ここに至ってM様夫婦の疑念は最高潮に達していた。これでは買い手ばかりが一方的に不利な契約内容ではないかというのである。言葉こそ濁していたがご主人は奥様に向かってこんな言葉をこぼした。「今のところ室内の不具合はないと言うが、今までどんな使い方をしているかわかったものではない。返済を滞納するような人の言葉は当てにならない。」筆者はなんともやりきれない思いに駆られながらも、必ずしも一方的な条件ではないことを訴えた。当然そうした条件面も加味した価格設定になっており、相場よりも割安だったのである。なだめすかすようにして事情を説明し、どうにか申込書にサインをもらうことができたのである。
引っ越し問題
今回の売主が任売に至った理由は事業の失敗であった。経営していた飲食店が上手くいかなくなり、色々と手を尽くしたものの徐々に返済が滞るようになってしまったのだそうである。学校に通うお子さんもいる家族であったが、これを機に田舎に戻ることにしたという。
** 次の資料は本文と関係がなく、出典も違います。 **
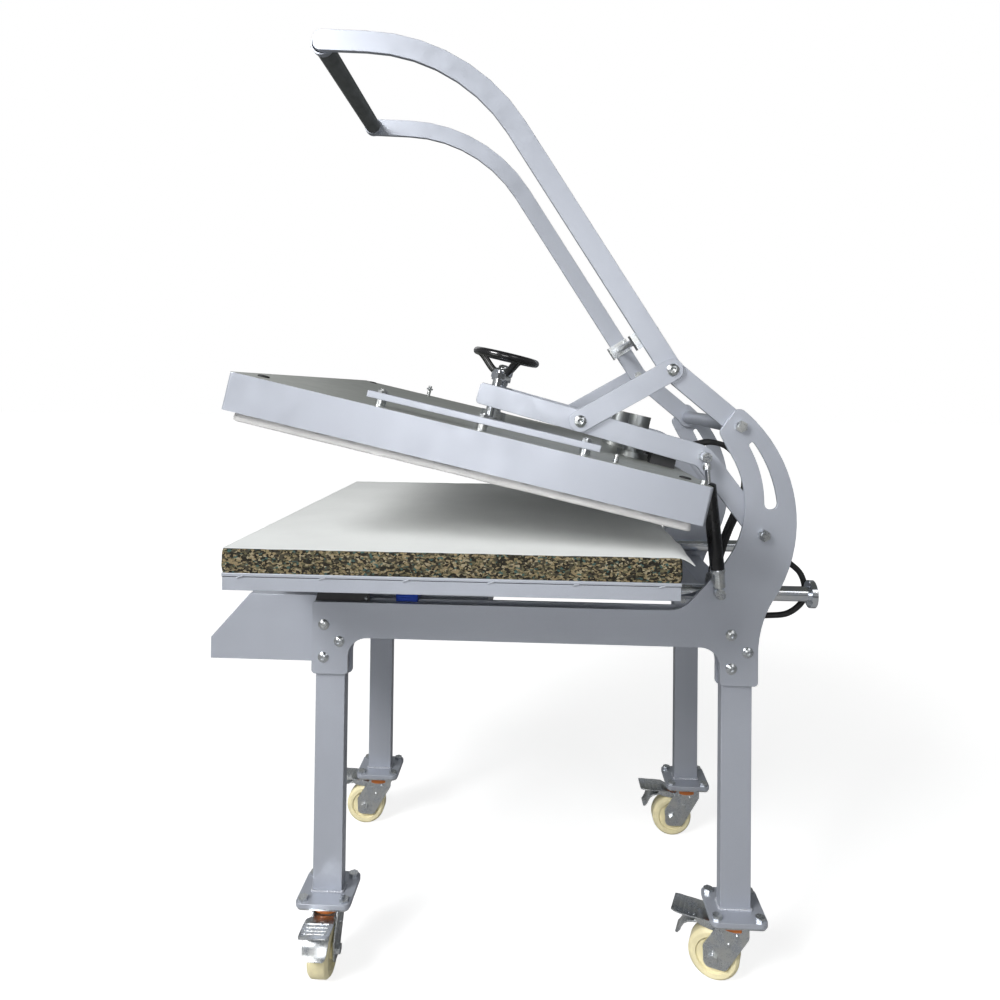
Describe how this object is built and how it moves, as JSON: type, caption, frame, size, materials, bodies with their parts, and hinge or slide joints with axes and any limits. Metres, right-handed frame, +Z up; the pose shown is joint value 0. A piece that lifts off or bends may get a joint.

売り側には元付として任売専門の仲介業者が付いていたが、諸々の手続きの間この売主家族は少なからず肩身の狭い思いをしたに違いない。できることなら住み続けたい家を仕方なく手放すのである。契約締結の際なども買主と対面しながら、なんとも重たい空気が流れていた。それでも手続きは滞りなく進み、間もなく引渡しという段になって一つの問題が持ち上がった。
あらゆる段取りを急いだため、売主家族の引っ越し業者の手配がわずかに遅れ、決済当日の夜の引っ越しになってしまったのである。決済は午前11時である。当日中に登記申請まで完了しなくてはならないため、ここはずらすことはできない。問題は売買代金を支払ってから鍵の引渡しまで数時間のタイムラグができることだった。通常の取引であればその程度の誤差はさほど問題にならないが、M様は納得しなかった。お金を払う以上すぐに鍵を引渡すべきといって頑として譲らない。困り果てている売主を横目に、お金だけ受け取ってそのまま居座られてはかなわないというわけである。なんとか対処できないか色々と考えたが、契約条項に照らせばM様の主張は正しい。仕方なく苦肉の策として、決済と同時に鍵をM様に引渡し、M様立ち合いのもと荷物の搬出を行うこととなった。元付の担当者と筆者で運び出しを手伝うことにし、荷物は引っ越し業者が来るまでマンションの空きスペースに置かせてもらうことで了解を得た。
任売の悲哀
引っ越し作業を手伝いながら元付の担当者から色々面白い話を聴いた。任売においてはこうしたケースはよくあるらしく、むしろかなりマシな方であるという。業者側が散々手を尽くしても、途中で夜逃げ同然で姿をくらまし連絡が途絶えてしまう顧客も少なくないのだそうだ。「同情はするけど、本を正せば自業自得ですからね」という彼の言葉は、彼が身を置く世界の厳しさを端的に表しているといえよう。
荷物の搬出中、M様は早速エアコン業者を呼んで打ち合わせをしていたが、運び出しが終わるとさっさと鍵をかけて帰ってしまった。荷物と一緒に外に放り出された売主家族は夜まで待っていなければならない。今思い出しても同情に堪えない姿である。
別れ際、彼らの姿をしり目にさっき聴いた言葉を繰り返した。同情はするけど、本を正せば自業自得。今回の警句としたい。